Complications: - storing in a field, returning, intermediate variables, self-referencing methods, scoping functions,
## Examples
Here are some existing usages of the data flow analyzer in lint's
built-in rules.
### Simple Example
For WorkManager, ensure that newly created work tasks eventually
get enqueued:
[Source](https://cs.android.com/android-studio/platform/tools/base/+/mirror-goog-studio-main:lint/libs/lint-checks/src/main/java/com/android/tools/lint/checks/WorkManagerDetector.kt)
[Test](https://cs.android.com/android-studio/platform/tools/base/+/mirror-goog-studio-main:lint/libs/lint-tests/src/test/java/com/android/tools/lint/checks/WorkManagerDetectorTest.kt)
### Complex Example
For the Slices API, apply a number of checks on chained calls constructing slices, checking that you only specify a single timestamp, that you don't mix icons and actions, etc etc.

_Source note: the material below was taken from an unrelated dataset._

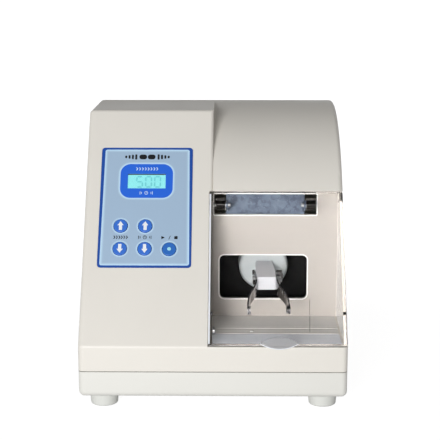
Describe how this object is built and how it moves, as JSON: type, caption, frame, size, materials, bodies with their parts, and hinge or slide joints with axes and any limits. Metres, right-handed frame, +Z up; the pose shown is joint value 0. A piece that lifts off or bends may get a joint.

[Source](https://cs.android.com/android-studio/platform/tools/base/+/mirror-goog-studio-main:lint/libs/lint-checks/src/main/java/com/android/tools/lint/checks/SliceDetector.kt)
[Test](https://cs.android.com/android-studio/platform/tools/base/+/mirror-goog-studio-main:lint/libs/lint-tests/src/test/java/com/android/tools/lint/checks/SliceDetectorTest.kt)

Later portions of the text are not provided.